Toronto
2 min

How many dead Iraqis?

It's hard to be charitable after the US election

Credit: Xtra files

Have you noticed how rarely we are told the number of Iraqi civilians being killed in the current war? In contrast, we are constantly updated with the latest death toll of “America’s sons and daughters,” as soldiers fighting in Iraq are often called.



At least we are now getting accurate tallies of military deaths, after Editor And Publisher, a US industry magazine, chastised the media for reporting only combat deaths.



The total number of US military deaths at the time of this revelation was nearly double the number of those who died in combat. The number of US military killed in Iraq passed the 1,000 mark in late September.



I suppose one could blame the media, too, for failing to drive home the numbers of Iraqis killed by Americans. But is anyone asking? Are readers of newspapers and watchers of television news demanding to know?



To be fair, there is no official death toll for Iraqis. And deaths in faraway places always seem somewhat unreal and removed from our own lives. But you’d think that, when your own country is doing the killing, it might hit a little closer to home. You might be concerned, feel responsible, even.



It’s convenient to blame the media for society’s ills. People are basically good, the argument goes, and the media – seen as an omnipotent, ideological apparatus – is basically bad. The media deceive people and program them to elect presidents like George W Bush.



It’s hard to be so charitable after the recent US election. Before, it was easier to argue that those who supported the war believed that Iraq was an imminent threat to the US. It was easier to argue that the president waging the war did not have the full support of Americans, given that he did not win the popular vote in the 2000 election.



But now, a solid majority of US voters has backed Bush and the war in Iraq, long after anyone is pretending that big weapons are at issue. Sixty million Americans have condoned the slaughter of countless Iraqi civilians – and given the green light for the slaughter to continue. This in an election where voters identified “moral values” as their top concern when voting!



To add insult to injury, CNN reports that exit polls show 23 percent of self-identified gay men ad lesbians voted for Bush.

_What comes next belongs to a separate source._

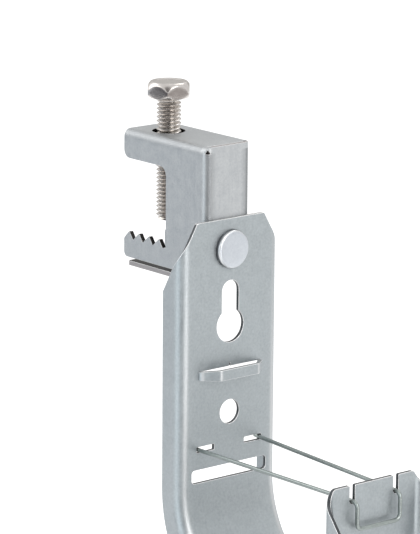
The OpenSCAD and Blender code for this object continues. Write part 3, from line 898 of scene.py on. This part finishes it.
# Swivel rivet
# Zinc-plated steel rivet with a flat head in front of the hook's plate. Its shank is upset behind the
# clamp's web, so it turns with the clamp while the hook swings on it.
rivet_face_r = 4.7
rivet_head_high = 1.3
rivet_shank_r = 2.5
rivet_tail_r = 3.75
rivet_tail_high = 1.2
plate_y = -23.6
hook_sheet = 1.0
plate_gap = 0.1
rivet_play = 0.05
rivet_steps = 72
rivet_grip = hook_sheet + plate_gap + clamp_sheet + rivet_play
rivet_low = -rivet_head_high
rivet_end = rivet_grip + rivet_tail_high
# Radius and height of each ring, and its mark: the head's rim has a painted highlight and its side a
# painted shade
rivet_shape = [
    (0.0, rivet_low, 0.0), (2.6, rivet_low, 0.0), (rivet_face_r - 0.62, rivet_low + 0.01, 0.0),
    (rivet_face_r - 0.42, rivet_low + 0.06, 0.1), (rivet_face_r - 0.24, rivet_low + 0.17, 0.4),
    (rivet_face_r - 0.10, rivet_low + 0.36, 0.65), (rivet_face_r - 0.02, rivet_low + 0.6, 0.9),
    (rivet_face_r, -0.4, 1.0), (rivet_face_r - 0.04, -0.1, 1.0), (rivet_face_r - 0.16, 0.0, 1.0),
    (rivet_shank_r, 0.0, 0.0), (rivet_shank_r, rivet_grip, 0.0), (rivet_tail_r - 0.2, rivet_grip, 0.0),
    (rivet_tail_r, rivet_grip + 0.2, 0.0), (rivet_tail_r, rivet_grip + 0.6, 0.0),
    (rivet_tail_r - 0.25, rivet_grip + 1.0, 0.0), (rivet_tail_r - 0.7, rivet_end, 0.0),
    (1.4, rivet_end - 0.05, 0.0), (0.0, rivet_end - 0.1, 0.0)]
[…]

Globe And Mail columnist Rick Salutin recently turned the blame-the-media argument on its head. He quoted Slovenian philosopher Slavoj Zizek pointing the finger back at citizens themselves. “The key factor is not that people are duped – there’s an active will not to know.”



Nowhere is this more evident than in a Republican election ad called Ashley’s Story. The televised ad – the biggest ad buy of the campaign, apparently – exploits the tragic loss of a loved one while shilling for a president who mass produces such loss overseas.



The ad tells the story of Ashley, whose mother was killed in the World Trade Center on Sep 11, 2001. Ashley is introduced to president Bush at a rally in Ohio, and they are photographed as he gives her a big, protective, fatherly hug.



Filmed later for the ad, Ashley enthuses: “He’s the most powerful man in the world, and all he wants to do is make sure I’m safe.”



I’m afraid that’s not all, Ashley.



Various estimates have put the number of Iraqis killed by Americans in the low tens of thousands. The Lancet, a British medical journal, recently published a report estimating that 100,000 Iraqis have been killed so far. The report claims that Iraqis are 58 times more likely to die violent deaths since the US invaded.



Dear Ashley. I’m really sorry your mom got killed on 9/11. I really am. But killing moms in Iraq won’t make you more secure.



America sleeps safe and sound on a bed made soft by the rotting corpses of tens of thousands of Iraqis. Do you still feel the pea of fear, princess? How many dead Iraqis will make it better?



* David Walberg is Xtra’s publisher.